What you see is what you are.
You’re a naked movie star!
This was a popular taunt among younger kids at my grade school (Iowa, mid 80s), and the research I’ve done on it was a real shocker. As it turns out, we were VERY lucky that nothing bad came of our repeating it.
I’m sure it was more widespread than this, but from what I can find on google, this seems to have been current in exactly two places: my school, and a pre-school in California (edit: comments indicate that it was also current in southern IL, where kids learned it from kids who had moved in from St. Louis, so it was definitely fairly widespread). To my knowledge, no one got in any trouble because of it in Iowa. But in California, the fact that kids were saying this was seen as “proof” that the kids were being sexually abused and forced to participate in bizarre Satanic rituals involving human sacrifice.
So this was the rhyme that kicked off the McMartin Preschool Trial, which, in turn, started the Satanic Panic era, when talk show hosts, televangelists, and assorted hucksters convinced parents that there were millions of Satanists operating as part of a massive international conspiracy disguised as priests, pre-school teachers, day care center owners, and, in many versions of the theory, the Pope. According to these stories, children everywhere were not just being abused and forced to star in child porn films while at day care, they were being dragged into underground basements and secret lairs to participate in all sorts of hideous rituals that were setting up the world for Satan to take over. Most of the stories veered well into the realm of the absurd. It was, especially in hindsight, a case of mass hysteria.

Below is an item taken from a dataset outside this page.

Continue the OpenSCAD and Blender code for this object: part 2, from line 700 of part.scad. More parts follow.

Many people (mostly women, in contrast to most sexual abuse cases) were taken into court and – even sent to jail – on evidence no stronger than kids knowing the rhyme above. As far as I know, they’re all out of jail now – the kids grew older and said their testimony was just them telling the investigators what they wanted to hear.

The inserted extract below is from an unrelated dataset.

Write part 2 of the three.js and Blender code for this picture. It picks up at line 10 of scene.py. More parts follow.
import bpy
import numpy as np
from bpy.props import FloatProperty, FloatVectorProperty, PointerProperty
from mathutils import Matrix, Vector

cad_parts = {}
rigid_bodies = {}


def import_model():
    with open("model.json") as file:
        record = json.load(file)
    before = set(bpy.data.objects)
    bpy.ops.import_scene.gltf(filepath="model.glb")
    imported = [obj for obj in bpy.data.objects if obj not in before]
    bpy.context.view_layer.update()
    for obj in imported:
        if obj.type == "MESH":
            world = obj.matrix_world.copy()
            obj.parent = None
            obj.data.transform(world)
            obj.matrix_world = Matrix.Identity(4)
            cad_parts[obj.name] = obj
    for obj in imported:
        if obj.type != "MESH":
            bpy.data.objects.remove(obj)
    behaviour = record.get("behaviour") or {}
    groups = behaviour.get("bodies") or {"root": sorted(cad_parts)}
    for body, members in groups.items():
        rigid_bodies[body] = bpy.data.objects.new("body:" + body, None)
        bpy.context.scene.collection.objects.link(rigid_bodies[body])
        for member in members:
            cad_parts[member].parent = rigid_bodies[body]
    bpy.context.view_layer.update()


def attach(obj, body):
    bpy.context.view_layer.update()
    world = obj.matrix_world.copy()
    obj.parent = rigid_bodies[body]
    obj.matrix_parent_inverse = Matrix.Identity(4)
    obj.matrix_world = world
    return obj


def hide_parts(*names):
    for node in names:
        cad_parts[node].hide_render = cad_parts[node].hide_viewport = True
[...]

|I probabaly shouldn’t go into it too much here – even now, I’m afraid I’ll get some nasty mail for being skeptic about widespread satanic ritual abuse. The book on the left is the best I’ve seen on the whole sordid affair. Looking through it now, I’m just glad that no teacher in my town (that I know of) was accused of anything on the basis that we knew this rhyme – some parent could have heard that rhyme on the news and thought it was a warning sign. This isn’t to say that nothing bad or outrageous ever happened in my town (heck, the DARE officer turned out to be selling crack), but I feel like I’m safe in saying that there wasn’t much in the way of Satanism in Des Moines.|
But, anyway, I assume that kids outside of that one pre-school and my elementary school knew that rhyme. Did it go back far enough, at least in Des Moines, that parents knew not to be alarmed by it? Any other sightings?